Fine. I will not let a small thing like this stop me. Back to the bottom of the hill there is a fancy hotel. I ask if they will swap currency for us and we are told no. There is a bank in town, try there… Ok. Drive through this po-dunk town and finally find a bank. Which doesn’t open until later in the afternoon. Ok, I will not let this get me down. Drive out to main road and a gas station. I’m a nice guy and so a lady inside says she will show me to an open bank. I am thrilled beyond thrilled. We follow her for a while and end up at a bank and it is indeed open! We go in and I ask the guy there if they can exchange some currency for us. “Are you a member?” Seriously. A guy just came in off the street with one eye twitching asking to convert American money and you’re going to ask me if I am a member?! “No, do I need to be?” long sigh…

“Are you a member?” I ask.

“Of course.”

“How about if I give you some cash, then you convert it for yourself and then give it back to me?”

“I could not do that, it would be like I was laundering money.” I really wanted to beat this guy up at this point. I knew this was not going to get us anywhere. Obviously Germany hates people. You can hear it in the language. Everyone is always sounding violent and they have words with like 80 characters that no one can pronounce…

I get in the trunk and root through baggage, I had a small bag I had been putting change. I actually found €0.70… I had €2!!! We can park the car now. Drive back up the hill, keep in mind that this all took about an hour, and I hand over my hand full of coins. Park and go inside the tickets/ souvenir booth. They also had cold water and a WC, I find out that we can pay for tickets and a tour book with a credit card! But, the shuttle the rest of the way up the hill was cash only.

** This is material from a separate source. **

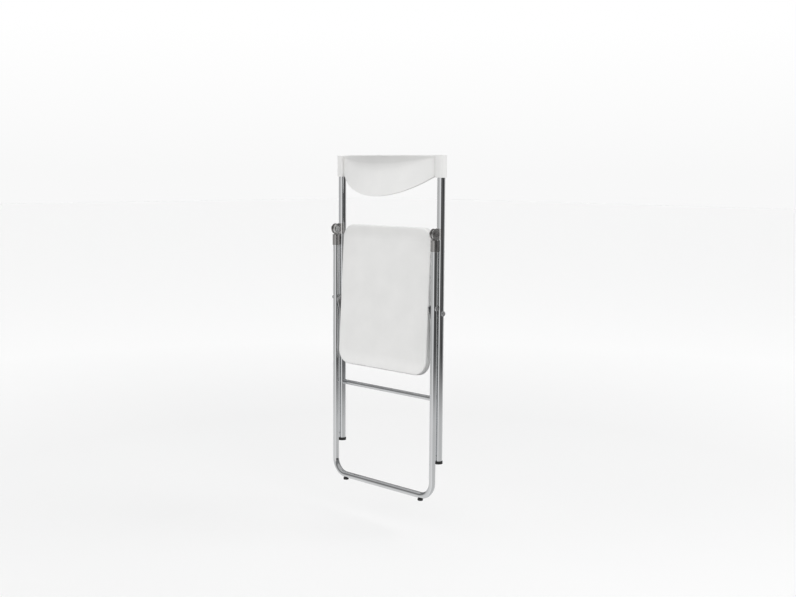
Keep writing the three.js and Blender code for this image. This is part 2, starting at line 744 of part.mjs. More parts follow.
/** A place of the chair, given as depth and level, in the seat's own frame. */
function inSeat(y, z) {
  const dy = y - seatFrontDepth;
  const dz = z - seatFrontLevel;
  const cos = Math.cos(seatTilt);
  const sin = Math.sin(seatTilt);
  return { y: dy * cos - dz * sin, z: dy * sin + dz * cos };
}

/** The seat's outline, drawn in by an inset, as points in x and z. */
function seatOutline(inset) {
  const radius = SEAT.cornerRadius - inset;
  const x = SEAT.width / 2 - SEAT.cornerRadius;
  const centre = -SEAT.length / 2;
  const reach = SEAT.length / 2 - SEAT.cornerRadius;
  const corners = [
    [x, centre - reach],
    [x, centre + reach],
    [-x, centre + reach],
    [-x, centre - reach],
  ];
  const points = [];
  corners.forEach(([cornerX, cornerZ], corner) => {
    for (let step = 0; step <= SEAT_CORNER_STEPS; step += 1) {
      const angle = (Math.PI / 2) * (corner - 1 + step / SEAT_CORNER_STEPS);
      points.push([cornerX + radius * Math.cos(angle), cornerZ + radius * Math.sin(angle)]);
    }
  });
  return points;
}

/** The seat's rings from the middle of the sitting surface, round the skirt, to the underside. */
function seatRings() {
  const round = SEAT.edgeRound;
  const rings = DISH_SHARES.map(([insetShare, dishShare]) => [
    SEAT.cornerRadius * insetShare,
    SEAT.dish * dishShare,
  ]);
  for (let step = 0; step <= SEAT_ROUND_STEPS; step += 1) {
    const angle = (Math.PI / 2) * (step / SEAT_ROUND_STEPS);
    rings.push([round * (1 - Math.sin(angle)), round * (1 - Math.cos(angle))]);
  }
  rings.push([0, SEAT.skirt], [SEAT.wall, SEAT.skirt], [SEAT.wall, SEAT.ceiling + SEAT.dish]);
  return rings;
}

/** The moulded seat: a shallow dish with a skirt all round, open below. */
function seatShell() {
  const rings = seatRings();
  const outlines = rings.map(([inset, depth]) => ({ points: seatOutline(inset), depth }));
  const count = outlines[0].points.length;
  const positions = [];
  const index = [];
  for (const { points, depth } of outlines) {
    for (const [x, z] of points) positions.push(x, depth, z);
  }
  const middle = -SEAT.length / 2;
  const topCentre = positions.length / 3;
  positions.push(0, SEAT.dish, middle);
  const lowCentre = topCentre + 1;
  positions.push(0, SEAT.ceiling + SEAT.dish, middle);
  for (let side = 0; side < count; side += 1) {
    const next = (side + 1) % count;
    for (let ring = 0; ring < rings.length - 1; ring += 1) {
      const a = ring * count;
      const b = a + count;
      index.push(a + side, b + side, b + next, a + side, b + next, a + next);
    }
    const lastRing = (rings.length - 1) * count;
    index.push(topCentre, side, next);
    index.push(lowCentre, lastRing + next, lastRing + side);
  }
  const geometry = new THREE.BufferGeometry();
  geometry.setAttribute('position', new THREE.Float32BufferAttribute(positions, 3));
  geometry.setIndex(index);
  let shell = solid(geometry);
  const ceilingFace = SEAT.ceiling + SEAT.dish;
  const holeEnd = ceilingFace - SEAT_SCREW.bite - GAP;
  for (const { x, z } of screwPlaces()) {
    shell = cut(shell, rodAlongY(SEAT_SCREW.radius + GAP, holeEnd, ceilingFace + OVERRUN, x, z));
  }
  place(seatGroup, 'seat_shell', shell, whitePlastic);
}

/** Where the four screws of the cross bars stand, in the seat's own frame. */
function screwPlaces() {
  const x = railInner - SEAT_SCREW.inset;
  return [
    { x: -x, z: -CROSS_BAR.frontPlace, label: 'front_left' },
    { x, z: -CROSS_BAR.frontPlace, label: 'front_right' },
    { x: -x, z: -rearBarPlace, label: 'rear_left' },
    { x, z: -rearBarPlace, label: 'rear_right' },
  ];
}

/** The steel plate under each side of the seat, deep where the bolt and the rear pin pass. */
function seatRails() {
  const top = SEAT.ceiling + SEAT.dish + GAP;
  const shallow = top + RAIL.shallow;
  const pivot = inSeat(0, seatPivotLevel);
  const pin = inSeat(0, rearPinLevel);
  const ear = RAIL.earRadius;
  // the outline is drawn with the depth along x and the length along y
  const outline = new THREE.Shape();
  outline.moveTo(top, -RAIL.frontStart);
  outline.lineTo(top, -railRearEnd);
  outline.lineTo(shallow, -railRearEnd);
  outline.lineTo(pin.y, pin.z - ear);
  outline.absarc(pin.y, pin.z, ear, -Math.PI / 2, 0, false);
  outline.lineTo(pivot.y + ear, pivot.z);
  outline.absarc(pivot.y, pivot.z, ear, 0, Math.PI / 2, false);
  outline.lineTo(shallow, pivot.z + RAIL.rise);
  outline.lineTo(shallow, -RAIL.frontStart);
  onBothSides((side, label) => {
    const plate = new THREE.ExtrudeGeometry(outline, {
      depth: RAIL.thickness,
      bevelEnabled: false,
      curveSegments: EAR_STEPS,
    });
    // turn the outline's x to the depth and its thickness to x
    const turn = new THREE.Matrix4().makeBasis(
      new THREE.Vector3(0, 1, 0),
      new THREE.Vector3(0, 0, 1),
      new THREE.Vector3(1, 0, 0),
    );
    plate.applyMatrix4(turn);
    plate.translate(side > 0 ? railInner : -railOuter, 0, 0);
    const hole = rodAlongX(SEAT_PIVOT.boltRadius + GAP, -SEAT.width, SEAT.width, pivot.y, pivot.z);
    place(seatGroup, `seat_rail_${label}`, cut(solid(plate), hole), zincSteel);
    const pinNear = side * (railOuter + GAP);
    const pinFar = side * (SEAT.width / 2 - GAP);
    const rearPin = rodAlongX(REAR_PIN.radius, pinNear, pinFar, pin.y, pin.z);
    place(seatGroup, `seat_rear_pin_${label}`, rearPin, zincSteel);
  });
}

/** The flat bars that tie the rails together and carry the seat, drilled for their screws. */
function crossBars() {
  const top = SEAT.ceiling + SEAT.dish + GAP;
  const reach = railInner - GAP;
  const halfWidth = CROSS_BAR.width / 2;
  for (const [label, middle] of [['front', -CROSS_BAR.frontPlace], ['rear', -rearBarPlace]]) {
    let bar = block([-reach, top, middle - halfWidth], [reach, top + CROSS_BAR.depth, middle + halfWidth]);
    for (const { x, z } of screwPlaces()) {
      bar = cut(bar, rodAlongY(SEAT_SCREW.radius + GAP, 0, SEAT.width, x, z));
    }
    place(seatGroup, `seat_cross_bar_${label}`, bar, zincSteel);
  }
}

/** The screws up through the cross bars into the seat. */
function seatScrews() {
  const barTop = SEAT.ceiling + SEAT.dish + GAP;
  const barLow = barTop + CROSS_BAR.depth + GAP;
  const headEnd = barLow + SEAT_SCREW.headThickness;
  const tip = barTop - GAP - SEAT_SCREW.bite;
  for (const { x, z, label } of screwPlaces()) {
    const screw = joined(
      rodAlongY(SEAT_SCREW.radius, tip, (barLow + headEnd) / 2, x, z),
      rodAlongY(SEAT_SCREW.headRadius, barLow, headEnd, x, z),
    );
    place(seatGroup, `seat_screw_${label}`, screw, zincSteel);
  }
}

backrest();
backScrews();
uprights();
frontBrace();
frontFeet();
hingeBrackets();
hingeBolts();
hingeKnuckles();
rearLegFrame();
rearGlides();
legRivets();
foldLinks();
linkPins();
seatBolts();
seatShell();
seatRails();
crossBars();
seatScrews();

export default model;
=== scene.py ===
"""A folding chair on chromed tube legs, hung folded by its white plastic backrest.

Metres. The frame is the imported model's own: +Z up, +Y the way a sitter faces, +X the sitter's
right, with the origin midway between the uprights at the level of the sleeves' undersides.
"""

from __future__ import annotations

import logging
import math
from collections.abc import Callable, Sequence
from dataclasses import dataclass
from enum import Enum

import bmesh
import bpy
from mathutils import Matrix, Vector

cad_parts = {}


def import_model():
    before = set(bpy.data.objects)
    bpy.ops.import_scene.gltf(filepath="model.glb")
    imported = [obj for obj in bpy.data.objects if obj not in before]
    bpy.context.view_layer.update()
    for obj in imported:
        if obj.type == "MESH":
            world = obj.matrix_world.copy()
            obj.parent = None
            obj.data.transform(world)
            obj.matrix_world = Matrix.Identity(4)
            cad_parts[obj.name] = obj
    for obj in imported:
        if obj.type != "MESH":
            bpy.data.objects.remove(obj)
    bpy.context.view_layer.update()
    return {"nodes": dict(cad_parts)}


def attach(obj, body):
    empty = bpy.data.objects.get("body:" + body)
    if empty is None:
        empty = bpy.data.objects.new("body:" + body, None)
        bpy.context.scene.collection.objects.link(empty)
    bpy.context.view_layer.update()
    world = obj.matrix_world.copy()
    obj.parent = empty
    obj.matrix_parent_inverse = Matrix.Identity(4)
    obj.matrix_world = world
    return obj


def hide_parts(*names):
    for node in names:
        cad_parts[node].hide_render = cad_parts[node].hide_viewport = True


log = logging.getLogger("folding_chair")

Point = tuple[float, float, float]
Colour = tuple[float, float, float, float]
Range = tuple[float, float]
EdgeTest = Callable[[Vector, Vector], bool]
Piece = bpy.types.Object
Socket = bpy.types.NodeSocket

UP: Point = (0.0, 0.0, 1.0)
DOWN: Point = (0.0, 0.0, -1.0)

# How many sides a round piece has
SIDES = 48
FINE_SIDES = 64
FINEST_SIDES = 96

# How well a normal follows a direction before its face counts as looking that way
FACING = 0.9
FLAT_FACING = 0.999

# How close two points are when they merge, in a plain mesh and in one that was cut
MERGE_DISTANCE = 1e-6
CUT_MERGE_DISTANCE = 1e-5

# How sharp an edge is before it is rounded, on a plain piece and on one that was cut
SOFT_ANGLE = math.radians(35)
CUT_ANGLE = math.radians(40)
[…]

My other eye developed a twitch.

So, let there be no misunderstanding here, I am old, out of shape and have bad arthritis in both hips. I’ve already been putting the miles on getting about and now I have to climb a mountain. &@$*. Ok, I got this. Load up on water and off we go. This was my idea after all. It’s not my family’s fault Germany doesn’t take real money. Uphill hurts after a while. Breathing hard, huffing and puffing along we eventually get to the gates. I am proud to say that no one passed us on the way up at least.

What a great castle this is! Has a long spiral to get in that goes underground which means cool air. Was a great way to end that hike. You can take a look online and see what all the castle has to offer, the super, duper highlight was my daughter getting an actual Prussian flag. She was soooo happy. The other thing was talking to our tour guide, we mentioned where we from and she was familiar with the area as that was where Baron von Steuben was buried. He is a famous Prussian that help us win independence from them nasty Brits and their bad weather. I had actually taken my family to his memorial and grave site so my daughter and the tour guide got on famously. Lots of pictures later we found ourselves on the downhill trail back to the car.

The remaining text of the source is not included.